In the listing below, locate the lines bearing the word "update". Copy every one of them.

Data excerpt:
━━━━━━
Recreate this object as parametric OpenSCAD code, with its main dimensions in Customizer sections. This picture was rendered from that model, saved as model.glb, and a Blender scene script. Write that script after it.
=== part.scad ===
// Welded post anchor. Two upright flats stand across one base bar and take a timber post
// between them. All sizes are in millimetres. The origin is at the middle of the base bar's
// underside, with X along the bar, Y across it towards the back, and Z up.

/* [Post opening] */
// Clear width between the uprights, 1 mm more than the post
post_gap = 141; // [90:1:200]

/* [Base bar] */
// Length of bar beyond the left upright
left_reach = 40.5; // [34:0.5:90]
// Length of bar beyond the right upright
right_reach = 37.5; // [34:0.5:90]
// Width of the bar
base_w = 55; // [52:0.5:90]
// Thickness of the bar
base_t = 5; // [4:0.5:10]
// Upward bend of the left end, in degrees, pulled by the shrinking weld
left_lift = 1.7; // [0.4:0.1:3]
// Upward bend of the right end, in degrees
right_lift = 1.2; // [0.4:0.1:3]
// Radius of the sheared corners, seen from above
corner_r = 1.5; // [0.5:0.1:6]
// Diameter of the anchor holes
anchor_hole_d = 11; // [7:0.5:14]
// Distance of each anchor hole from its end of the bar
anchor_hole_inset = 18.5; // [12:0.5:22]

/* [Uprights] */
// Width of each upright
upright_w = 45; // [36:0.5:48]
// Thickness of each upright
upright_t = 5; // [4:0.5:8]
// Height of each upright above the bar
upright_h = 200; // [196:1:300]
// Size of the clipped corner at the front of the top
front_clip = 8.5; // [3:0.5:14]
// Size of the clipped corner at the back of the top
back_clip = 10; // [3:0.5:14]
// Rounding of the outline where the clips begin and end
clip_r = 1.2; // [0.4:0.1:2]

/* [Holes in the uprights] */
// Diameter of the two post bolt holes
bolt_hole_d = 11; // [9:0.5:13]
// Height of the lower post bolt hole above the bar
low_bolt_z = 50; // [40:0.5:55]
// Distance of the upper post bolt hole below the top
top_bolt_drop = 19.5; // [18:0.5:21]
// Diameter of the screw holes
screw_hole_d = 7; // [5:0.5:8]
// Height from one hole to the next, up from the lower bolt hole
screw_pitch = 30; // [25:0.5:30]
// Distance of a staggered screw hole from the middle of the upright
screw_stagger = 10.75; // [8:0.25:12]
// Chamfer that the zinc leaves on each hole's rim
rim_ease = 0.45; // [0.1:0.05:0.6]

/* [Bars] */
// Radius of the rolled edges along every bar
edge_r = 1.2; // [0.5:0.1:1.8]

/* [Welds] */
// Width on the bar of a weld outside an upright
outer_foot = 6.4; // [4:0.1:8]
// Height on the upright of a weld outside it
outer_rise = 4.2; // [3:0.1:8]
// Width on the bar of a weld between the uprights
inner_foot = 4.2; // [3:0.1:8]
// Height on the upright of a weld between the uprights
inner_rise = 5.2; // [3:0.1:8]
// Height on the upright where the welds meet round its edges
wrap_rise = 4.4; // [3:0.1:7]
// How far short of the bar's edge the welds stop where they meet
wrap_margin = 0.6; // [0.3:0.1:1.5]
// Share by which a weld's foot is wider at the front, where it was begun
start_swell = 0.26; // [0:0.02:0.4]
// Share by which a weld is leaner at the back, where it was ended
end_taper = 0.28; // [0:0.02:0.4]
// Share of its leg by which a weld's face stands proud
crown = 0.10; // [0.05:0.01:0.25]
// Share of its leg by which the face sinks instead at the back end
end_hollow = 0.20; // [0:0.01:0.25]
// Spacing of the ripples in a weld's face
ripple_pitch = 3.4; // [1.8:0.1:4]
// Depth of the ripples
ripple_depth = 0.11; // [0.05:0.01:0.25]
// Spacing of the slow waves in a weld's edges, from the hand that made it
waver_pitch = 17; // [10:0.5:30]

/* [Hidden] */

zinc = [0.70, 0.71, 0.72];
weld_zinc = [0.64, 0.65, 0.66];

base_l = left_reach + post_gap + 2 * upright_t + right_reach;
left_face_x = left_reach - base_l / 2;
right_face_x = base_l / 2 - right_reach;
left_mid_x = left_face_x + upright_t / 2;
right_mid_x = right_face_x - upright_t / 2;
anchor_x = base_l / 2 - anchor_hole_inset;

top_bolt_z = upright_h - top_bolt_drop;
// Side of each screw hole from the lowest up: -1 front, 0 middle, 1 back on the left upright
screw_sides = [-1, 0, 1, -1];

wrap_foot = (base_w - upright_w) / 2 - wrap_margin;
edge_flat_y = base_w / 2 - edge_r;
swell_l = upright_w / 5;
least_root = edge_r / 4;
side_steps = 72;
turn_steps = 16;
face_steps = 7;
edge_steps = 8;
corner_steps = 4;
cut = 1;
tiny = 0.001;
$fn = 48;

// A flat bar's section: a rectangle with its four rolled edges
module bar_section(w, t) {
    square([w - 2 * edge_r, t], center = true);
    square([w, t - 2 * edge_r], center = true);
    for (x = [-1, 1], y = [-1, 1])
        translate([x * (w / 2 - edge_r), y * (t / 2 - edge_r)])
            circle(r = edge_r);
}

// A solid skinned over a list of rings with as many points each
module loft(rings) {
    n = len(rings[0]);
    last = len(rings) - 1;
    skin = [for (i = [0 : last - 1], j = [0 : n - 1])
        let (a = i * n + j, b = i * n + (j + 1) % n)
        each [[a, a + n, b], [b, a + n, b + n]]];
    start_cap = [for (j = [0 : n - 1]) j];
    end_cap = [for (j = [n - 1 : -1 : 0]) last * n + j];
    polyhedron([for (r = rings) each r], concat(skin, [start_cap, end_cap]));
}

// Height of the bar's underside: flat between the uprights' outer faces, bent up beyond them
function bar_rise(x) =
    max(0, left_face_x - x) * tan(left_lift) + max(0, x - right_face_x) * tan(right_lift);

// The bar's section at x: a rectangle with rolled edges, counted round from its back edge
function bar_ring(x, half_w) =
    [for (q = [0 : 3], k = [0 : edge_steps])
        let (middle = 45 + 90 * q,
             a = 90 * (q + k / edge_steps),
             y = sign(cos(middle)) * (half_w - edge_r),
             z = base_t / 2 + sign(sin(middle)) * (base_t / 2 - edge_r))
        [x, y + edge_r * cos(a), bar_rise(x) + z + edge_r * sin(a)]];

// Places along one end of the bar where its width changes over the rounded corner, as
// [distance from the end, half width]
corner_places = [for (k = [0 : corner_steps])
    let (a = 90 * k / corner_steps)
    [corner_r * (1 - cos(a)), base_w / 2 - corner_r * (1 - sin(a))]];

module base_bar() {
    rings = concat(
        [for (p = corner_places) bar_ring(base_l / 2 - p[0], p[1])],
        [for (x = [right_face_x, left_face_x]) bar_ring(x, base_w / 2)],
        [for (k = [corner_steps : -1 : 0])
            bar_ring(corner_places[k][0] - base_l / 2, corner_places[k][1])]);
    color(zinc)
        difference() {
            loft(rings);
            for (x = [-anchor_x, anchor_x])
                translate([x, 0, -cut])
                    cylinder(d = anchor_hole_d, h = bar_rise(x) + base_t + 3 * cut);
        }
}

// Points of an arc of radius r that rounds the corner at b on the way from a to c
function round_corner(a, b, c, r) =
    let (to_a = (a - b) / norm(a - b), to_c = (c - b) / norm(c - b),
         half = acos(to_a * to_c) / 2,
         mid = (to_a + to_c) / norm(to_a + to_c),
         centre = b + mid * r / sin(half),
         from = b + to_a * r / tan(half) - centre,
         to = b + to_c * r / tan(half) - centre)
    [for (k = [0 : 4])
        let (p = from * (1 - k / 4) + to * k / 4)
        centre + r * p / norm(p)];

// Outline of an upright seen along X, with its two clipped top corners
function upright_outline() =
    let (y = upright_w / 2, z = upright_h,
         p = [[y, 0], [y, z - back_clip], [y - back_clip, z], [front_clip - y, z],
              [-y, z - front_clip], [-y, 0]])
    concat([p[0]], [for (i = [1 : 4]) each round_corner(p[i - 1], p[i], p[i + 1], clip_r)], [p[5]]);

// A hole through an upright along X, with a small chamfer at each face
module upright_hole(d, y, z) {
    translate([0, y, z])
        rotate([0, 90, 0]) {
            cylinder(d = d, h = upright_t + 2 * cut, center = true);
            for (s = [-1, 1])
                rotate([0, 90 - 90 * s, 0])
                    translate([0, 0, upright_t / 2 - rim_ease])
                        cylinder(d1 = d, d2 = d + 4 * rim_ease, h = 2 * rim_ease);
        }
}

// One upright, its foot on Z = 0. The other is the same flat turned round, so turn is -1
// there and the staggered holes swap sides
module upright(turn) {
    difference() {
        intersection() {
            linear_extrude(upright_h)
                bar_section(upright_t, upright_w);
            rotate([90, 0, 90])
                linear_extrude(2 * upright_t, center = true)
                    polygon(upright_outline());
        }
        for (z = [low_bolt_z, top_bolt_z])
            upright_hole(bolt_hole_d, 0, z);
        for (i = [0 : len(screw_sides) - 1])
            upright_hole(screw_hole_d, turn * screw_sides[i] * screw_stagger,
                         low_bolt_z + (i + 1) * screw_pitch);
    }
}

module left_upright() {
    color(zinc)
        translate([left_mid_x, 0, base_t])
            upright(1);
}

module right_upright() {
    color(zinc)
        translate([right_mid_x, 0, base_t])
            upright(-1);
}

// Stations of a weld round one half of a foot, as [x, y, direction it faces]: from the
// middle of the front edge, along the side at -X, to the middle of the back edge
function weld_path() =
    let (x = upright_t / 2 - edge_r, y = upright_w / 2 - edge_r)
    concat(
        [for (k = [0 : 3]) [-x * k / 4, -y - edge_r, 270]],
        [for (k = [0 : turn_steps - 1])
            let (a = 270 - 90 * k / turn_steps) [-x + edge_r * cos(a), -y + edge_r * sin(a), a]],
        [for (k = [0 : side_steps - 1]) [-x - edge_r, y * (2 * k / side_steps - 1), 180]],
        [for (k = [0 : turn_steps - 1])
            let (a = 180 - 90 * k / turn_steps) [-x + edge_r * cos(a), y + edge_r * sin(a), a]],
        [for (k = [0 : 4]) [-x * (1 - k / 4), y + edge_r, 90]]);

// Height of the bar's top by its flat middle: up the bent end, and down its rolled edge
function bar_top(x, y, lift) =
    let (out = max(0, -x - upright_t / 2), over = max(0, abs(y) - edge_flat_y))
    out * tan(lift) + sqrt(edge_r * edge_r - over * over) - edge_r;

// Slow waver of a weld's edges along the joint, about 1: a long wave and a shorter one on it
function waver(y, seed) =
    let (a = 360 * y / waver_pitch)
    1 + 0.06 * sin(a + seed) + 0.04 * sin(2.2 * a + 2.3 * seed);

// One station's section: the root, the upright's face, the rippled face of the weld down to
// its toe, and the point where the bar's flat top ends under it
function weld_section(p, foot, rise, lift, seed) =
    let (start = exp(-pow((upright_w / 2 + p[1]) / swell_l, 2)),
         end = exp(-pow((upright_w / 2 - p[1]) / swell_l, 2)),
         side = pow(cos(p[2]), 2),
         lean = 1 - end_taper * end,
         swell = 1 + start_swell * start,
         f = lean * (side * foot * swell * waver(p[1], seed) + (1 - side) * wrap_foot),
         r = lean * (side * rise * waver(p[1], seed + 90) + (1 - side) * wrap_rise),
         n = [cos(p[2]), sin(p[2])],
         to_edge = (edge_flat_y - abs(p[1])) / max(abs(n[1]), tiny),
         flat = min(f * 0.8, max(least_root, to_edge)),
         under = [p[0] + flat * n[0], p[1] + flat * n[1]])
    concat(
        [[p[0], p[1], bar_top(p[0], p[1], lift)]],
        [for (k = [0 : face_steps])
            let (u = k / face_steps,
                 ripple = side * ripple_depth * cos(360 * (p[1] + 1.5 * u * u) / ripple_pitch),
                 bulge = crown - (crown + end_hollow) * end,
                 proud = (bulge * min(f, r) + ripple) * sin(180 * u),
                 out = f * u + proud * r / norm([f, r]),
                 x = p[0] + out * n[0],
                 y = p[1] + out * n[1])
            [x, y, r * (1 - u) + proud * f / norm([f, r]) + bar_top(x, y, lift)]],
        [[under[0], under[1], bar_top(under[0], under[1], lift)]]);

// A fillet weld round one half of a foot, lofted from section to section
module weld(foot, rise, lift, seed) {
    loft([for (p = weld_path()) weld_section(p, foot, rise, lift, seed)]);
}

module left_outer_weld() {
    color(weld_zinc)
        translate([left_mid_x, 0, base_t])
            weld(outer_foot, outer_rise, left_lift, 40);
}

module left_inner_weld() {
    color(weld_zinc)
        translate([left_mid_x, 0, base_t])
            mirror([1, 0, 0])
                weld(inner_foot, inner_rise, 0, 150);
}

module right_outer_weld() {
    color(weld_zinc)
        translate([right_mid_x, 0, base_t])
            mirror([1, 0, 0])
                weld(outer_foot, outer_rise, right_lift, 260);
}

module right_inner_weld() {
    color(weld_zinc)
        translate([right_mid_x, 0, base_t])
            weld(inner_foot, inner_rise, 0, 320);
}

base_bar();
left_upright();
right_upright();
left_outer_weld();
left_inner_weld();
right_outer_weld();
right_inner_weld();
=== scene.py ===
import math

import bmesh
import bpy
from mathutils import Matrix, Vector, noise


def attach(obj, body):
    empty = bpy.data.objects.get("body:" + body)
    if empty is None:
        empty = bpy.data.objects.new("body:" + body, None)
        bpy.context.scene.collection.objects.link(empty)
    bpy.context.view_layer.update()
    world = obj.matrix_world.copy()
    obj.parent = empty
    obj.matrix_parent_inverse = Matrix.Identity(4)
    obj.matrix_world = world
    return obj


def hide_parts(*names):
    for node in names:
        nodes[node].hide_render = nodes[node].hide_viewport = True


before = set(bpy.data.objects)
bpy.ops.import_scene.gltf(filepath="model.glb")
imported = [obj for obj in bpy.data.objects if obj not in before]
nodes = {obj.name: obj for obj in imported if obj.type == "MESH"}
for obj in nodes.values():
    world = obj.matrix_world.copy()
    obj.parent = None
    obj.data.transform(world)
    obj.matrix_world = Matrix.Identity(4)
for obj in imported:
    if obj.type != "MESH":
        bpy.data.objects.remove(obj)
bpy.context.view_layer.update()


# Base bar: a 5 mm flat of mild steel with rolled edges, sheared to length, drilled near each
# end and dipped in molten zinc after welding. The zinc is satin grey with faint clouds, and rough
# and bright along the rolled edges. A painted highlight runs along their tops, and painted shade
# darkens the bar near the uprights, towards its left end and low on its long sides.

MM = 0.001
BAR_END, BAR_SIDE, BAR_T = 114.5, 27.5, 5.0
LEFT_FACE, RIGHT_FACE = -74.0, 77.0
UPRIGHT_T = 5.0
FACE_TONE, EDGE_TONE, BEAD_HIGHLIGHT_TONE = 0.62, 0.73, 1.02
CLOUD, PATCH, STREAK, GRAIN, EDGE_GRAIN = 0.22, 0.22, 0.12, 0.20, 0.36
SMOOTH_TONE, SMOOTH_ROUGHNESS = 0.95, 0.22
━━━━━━
Solution to this exercise:
    bpy.context.view_layer.update()
bpy.context.view_layer.update()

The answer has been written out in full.